» Written problem
In this exercise, reproduce all the entries that follow exactly.
* * *
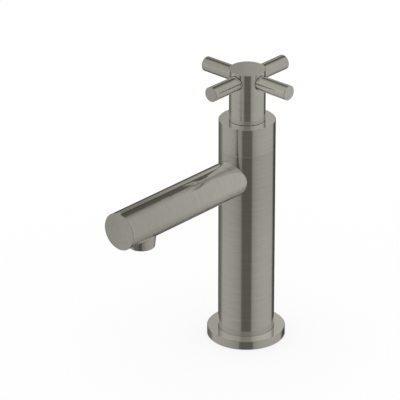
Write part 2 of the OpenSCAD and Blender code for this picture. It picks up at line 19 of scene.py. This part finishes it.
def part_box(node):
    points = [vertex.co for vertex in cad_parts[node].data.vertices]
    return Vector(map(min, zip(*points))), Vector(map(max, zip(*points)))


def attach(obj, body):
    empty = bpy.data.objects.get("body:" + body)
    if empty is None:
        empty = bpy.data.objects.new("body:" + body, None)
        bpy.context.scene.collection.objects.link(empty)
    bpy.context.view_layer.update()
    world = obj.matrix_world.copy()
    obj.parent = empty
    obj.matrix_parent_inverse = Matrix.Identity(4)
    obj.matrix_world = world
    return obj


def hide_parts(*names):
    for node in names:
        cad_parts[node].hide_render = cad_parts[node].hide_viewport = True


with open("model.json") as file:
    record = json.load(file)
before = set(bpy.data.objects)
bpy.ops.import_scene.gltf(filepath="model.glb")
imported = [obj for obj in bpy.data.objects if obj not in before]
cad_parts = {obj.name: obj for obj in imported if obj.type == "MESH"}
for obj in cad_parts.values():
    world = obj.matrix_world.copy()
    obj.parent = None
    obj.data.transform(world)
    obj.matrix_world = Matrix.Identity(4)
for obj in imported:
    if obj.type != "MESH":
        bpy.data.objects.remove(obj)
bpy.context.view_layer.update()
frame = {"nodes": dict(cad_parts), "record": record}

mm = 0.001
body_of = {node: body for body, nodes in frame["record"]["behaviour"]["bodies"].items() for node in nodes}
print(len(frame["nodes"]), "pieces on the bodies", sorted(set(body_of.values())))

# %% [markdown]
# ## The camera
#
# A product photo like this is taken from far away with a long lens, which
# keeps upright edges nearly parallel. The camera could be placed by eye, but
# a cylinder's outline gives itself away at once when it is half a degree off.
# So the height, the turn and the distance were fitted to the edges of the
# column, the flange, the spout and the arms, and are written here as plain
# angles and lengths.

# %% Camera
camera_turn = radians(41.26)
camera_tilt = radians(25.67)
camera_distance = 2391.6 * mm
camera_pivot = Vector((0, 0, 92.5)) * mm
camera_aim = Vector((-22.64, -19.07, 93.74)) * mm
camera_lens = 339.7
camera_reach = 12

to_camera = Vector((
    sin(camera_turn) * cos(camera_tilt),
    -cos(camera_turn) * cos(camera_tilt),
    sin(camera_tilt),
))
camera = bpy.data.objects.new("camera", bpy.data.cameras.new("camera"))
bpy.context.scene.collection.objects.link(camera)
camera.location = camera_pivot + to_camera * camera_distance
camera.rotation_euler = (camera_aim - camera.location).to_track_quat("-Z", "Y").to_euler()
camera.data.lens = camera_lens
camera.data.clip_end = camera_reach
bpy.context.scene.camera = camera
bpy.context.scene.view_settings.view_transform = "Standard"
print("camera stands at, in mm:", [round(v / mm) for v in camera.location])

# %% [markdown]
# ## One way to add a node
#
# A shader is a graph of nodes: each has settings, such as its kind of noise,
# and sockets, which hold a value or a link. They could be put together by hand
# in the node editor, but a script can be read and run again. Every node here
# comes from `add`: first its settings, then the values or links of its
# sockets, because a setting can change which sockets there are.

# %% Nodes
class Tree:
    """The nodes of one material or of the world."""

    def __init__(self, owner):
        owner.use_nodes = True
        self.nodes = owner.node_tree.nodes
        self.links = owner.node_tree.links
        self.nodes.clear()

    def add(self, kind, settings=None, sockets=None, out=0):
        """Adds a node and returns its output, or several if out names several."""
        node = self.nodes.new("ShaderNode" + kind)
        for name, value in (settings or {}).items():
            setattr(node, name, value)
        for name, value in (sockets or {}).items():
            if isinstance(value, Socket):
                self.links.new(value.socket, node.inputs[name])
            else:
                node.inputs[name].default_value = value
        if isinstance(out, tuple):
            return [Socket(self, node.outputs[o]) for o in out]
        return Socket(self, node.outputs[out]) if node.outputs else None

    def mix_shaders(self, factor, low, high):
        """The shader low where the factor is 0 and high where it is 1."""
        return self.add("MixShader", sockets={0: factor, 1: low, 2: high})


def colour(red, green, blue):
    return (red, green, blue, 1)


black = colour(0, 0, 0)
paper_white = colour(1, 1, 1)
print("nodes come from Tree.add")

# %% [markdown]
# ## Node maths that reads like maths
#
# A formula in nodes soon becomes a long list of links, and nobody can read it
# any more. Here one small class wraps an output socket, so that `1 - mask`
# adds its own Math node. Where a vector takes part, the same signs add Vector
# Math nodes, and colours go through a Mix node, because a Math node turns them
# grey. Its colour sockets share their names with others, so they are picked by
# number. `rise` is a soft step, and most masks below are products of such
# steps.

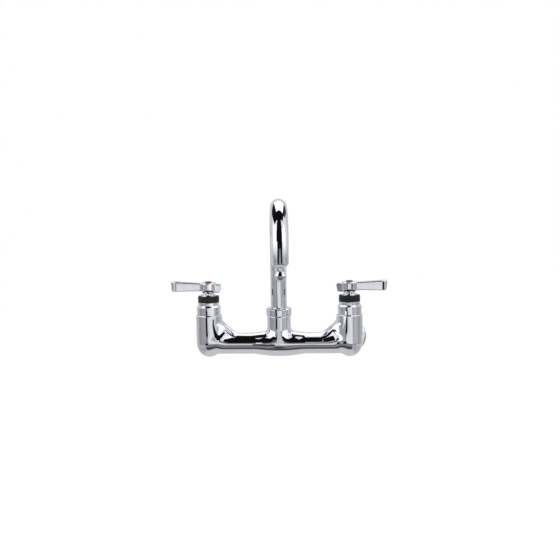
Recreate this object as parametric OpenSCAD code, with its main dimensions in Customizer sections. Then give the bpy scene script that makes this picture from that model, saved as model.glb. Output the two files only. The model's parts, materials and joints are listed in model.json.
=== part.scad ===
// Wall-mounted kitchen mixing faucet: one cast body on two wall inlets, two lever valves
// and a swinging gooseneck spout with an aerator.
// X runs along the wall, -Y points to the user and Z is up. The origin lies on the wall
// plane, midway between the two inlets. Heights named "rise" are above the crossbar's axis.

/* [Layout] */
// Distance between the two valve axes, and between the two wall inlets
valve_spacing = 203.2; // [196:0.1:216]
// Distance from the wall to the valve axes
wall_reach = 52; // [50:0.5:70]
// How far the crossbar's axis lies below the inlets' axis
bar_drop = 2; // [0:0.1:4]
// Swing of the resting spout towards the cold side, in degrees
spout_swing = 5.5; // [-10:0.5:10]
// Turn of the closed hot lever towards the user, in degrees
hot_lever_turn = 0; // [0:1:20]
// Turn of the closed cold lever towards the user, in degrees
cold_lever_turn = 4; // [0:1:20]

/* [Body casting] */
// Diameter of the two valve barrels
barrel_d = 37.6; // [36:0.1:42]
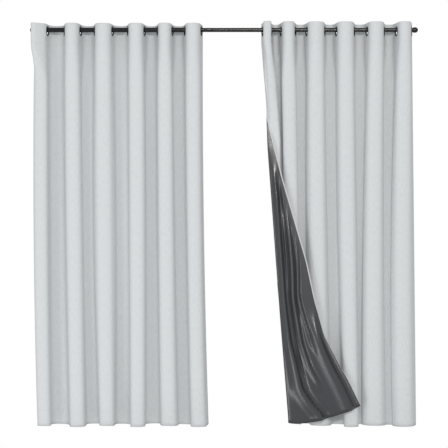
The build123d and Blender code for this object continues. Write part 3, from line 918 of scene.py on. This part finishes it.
* * *
» Response to this exercise
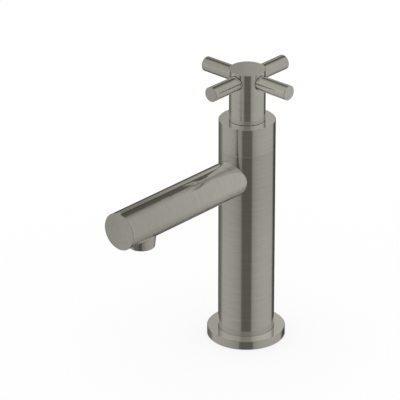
Write part 2 of the OpenSCAD and Blender code for this picture. It picks up at line 19 of scene.py. This part finishes it.
def part_box(node):
    points = [vertex.co for vertex in cad_parts[node].data.vertices]
    return Vector(map(min, zip(*points))), Vector(map(max, zip(*points)))


def attach(obj, body):
    empty = bpy.data.objects.get("body:" + body)
    if empty is None:
        empty = bpy.data.objects.new("body:" + body, None)
        bpy.context.scene.collection.objects.link(empty)
    bpy.context.view_layer.update()
    world = obj.matrix_world.copy()
    obj.parent = empty
    obj.matrix_parent_inverse = Matrix.Identity(4)
    obj.matrix_world = world
    return obj


def hide_parts(*names):
    for node in names:
        cad_parts[node].hide_render = cad_parts[node].hide_viewport = True


with open("model.json") as file:
    record = json.load(file)
before = set(bpy.data.objects)
bpy.ops.import_scene.gltf(filepath="model.glb")
imported = [obj for obj in bpy.data.objects if obj not in before]
cad_parts = {obj.name: obj for obj in imported if obj.type == "MESH"}
for obj in cad_parts.values():
    world = obj.matrix_world.copy()
    obj.parent = None
    obj.data.transform(world)
    obj.matrix_world = Matrix.Identity(4)
for obj in imported:
    if obj.type != "MESH":
        bpy.data.objects.remove(obj)
bpy.context.view_layer.update()
frame = {"nodes": dict(cad_parts), "record": record}

mm = 0.001
body_of = {node: body for body, nodes in frame["record"]["behaviour"]["bodies"].items() for node in nodes}
print(len(frame["nodes"]), "pieces on the bodies", sorted(set(body_of.values())))

# %% [markdown]
# ## The camera
#
# A product photo like this is taken from far away with a long lens, which
# keeps upright edges nearly parallel. The camera could be placed by eye, but
# a cylinder's outline gives itself away at once when it is half a degree off.
# So the height, the turn and the distance were fitted to the edges of the
# column, the flange, the spout and the arms, and are written here as plain
# angles and lengths.

# %% Camera
camera_turn = radians(41.26)
camera_tilt = radians(25.67)
camera_distance = 2391.6 * mm
camera_pivot = Vector((0, 0, 92.5)) * mm
camera_aim = Vector((-22.64, -19.07, 93.74)) * mm
camera_lens = 339.7
camera_reach = 12

to_camera = Vector((
    sin(camera_turn) * cos(camera_tilt),
    -cos(camera_turn) * cos(camera_tilt),
    sin(camera_tilt),
))
camera = bpy.data.objects.new("camera", bpy.data.cameras.new("camera"))
bpy.context.scene.collection.objects.link(camera)
camera.location = camera_pivot + to_camera * camera_distance
camera.rotation_euler = (camera_aim - camera.location).to_track_quat("-Z", "Y").to_euler()
camera.data.lens = camera_lens
camera.data.clip_end = camera_reach
bpy.context.scene.camera = camera
bpy.context.scene.view_settings.view_transform = "Standard"
print("camera stands at, in mm:", [round(v / mm) for v in camera.location])

# %% [markdown]
# ## One way to add a node
#
# A shader is a graph of nodes: each has settings, such as its kind of noise,
# and sockets, which hold a value or a link. They could be put together by hand
# in the node editor, but a script can be read and run again. Every node here
# comes from `add`: first its settings, then the values or links of its
# sockets, because a setting can change which sockets there are.

# %% Nodes
class Tree:
    """The nodes of one material or of the world."""

    def __init__(self, owner):
        owner.use_nodes = True
        self.nodes = owner.node_tree.nodes
        self.links = owner.node_tree.links
        self.nodes.clear()

    def add(self, kind, settings=None, sockets=None, out=0):
        """Adds a node and returns its output, or several if out names several."""
        node = self.nodes.new("ShaderNode" + kind)
        for name, value in (settings or {}).items():
            setattr(node, name, value)
        for name, value in (sockets or {}).items():
            if isinstance(value, Socket):
                self.links.new(value.socket, node.inputs[name])
            else:
                node.inputs[name].default_value = value
        if isinstance(out, tuple):
            return [Socket(self, node.outputs[o]) for o in out]
        return Socket(self, node.outputs[out]) if node.outputs else None

    def mix_shaders(self, factor, low, high):
        """The shader low where the factor is 0 and high where it is 1."""
        return self.add("MixShader", sockets={0: factor, 1: low, 2: high})


def colour(red, green, blue):
    return (red, green, blue, 1)


black = colour(0, 0, 0)
paper_white = colour(1, 1, 1)
print("nodes come from Tree.add")

# %% [markdown]
# ## Node maths that reads like maths
#
# A formula in nodes soon becomes a long list of links, and nobody can read it
# any more. Here one small class wraps an output socket, so that `1 - mask`
# adds its own Math node. Where a vector takes part, the same signs add Vector
# Math nodes, and colours go through a Mix node, because a Math node turns them
# grey. Its colour sockets share their names with others, so they are picked by
# number. `rise` is a soft step, and most masks below are products of such
# steps.

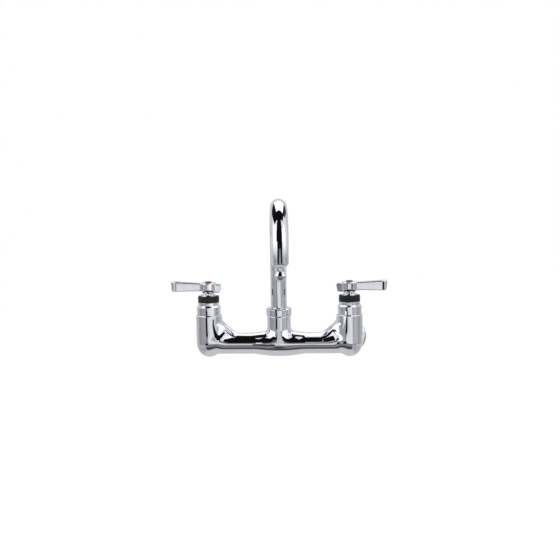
Recreate this object as parametric OpenSCAD code, with its main dimensions in Customizer sections. Then give the bpy scene script that makes this picture from that model, saved as model.glb. Output the two files only. The model's parts, materials and joints are listed in model.json.
=== part.scad ===
// Wall-mounted kitchen mixing faucet: one cast body on two wall inlets, two lever valves
// and a swinging gooseneck spout with an aerator.
// X runs along the wall, -Y points to the user and Z is up. The origin lies on the wall
// plane, midway between the two inlets. Heights named "rise" are above the crossbar's axis.

/* [Layout] */
// Distance between the two valve axes, and between the two wall inlets
valve_spacing = 203.2; // [196:0.1:216]
// Distance from the wall to the valve axes
wall_reach = 52; // [50:0.5:70]
// How far the crossbar's axis lies below the inlets' axis
bar_drop = 2; // [0:0.1:4]
// Swing of the resting spout towards the cold side, in degrees
spout_swing = 5.5; // [-10:0.5:10]
// Turn of the closed hot lever towards the user, in degrees
hot_lever_turn = 0; // [0:1:20]
// Turn of the closed cold lever towards the user, in degrees
cold_lever_turn = 4; // [0:1:20]

/* [Body casting] */
// Diameter of the two valve barrels
barrel_d = 37.6; // [36:0.1:42]
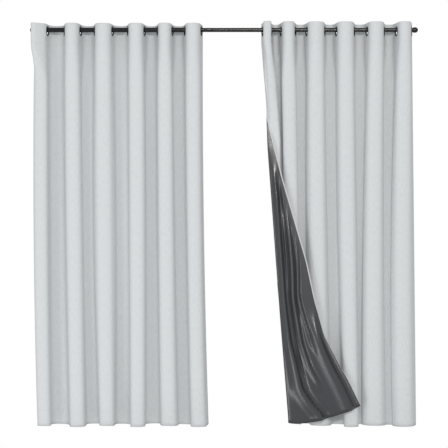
The build123d and Blender code for this object continues. Write part 3, from line 918 of scene.py on. This part finishes it.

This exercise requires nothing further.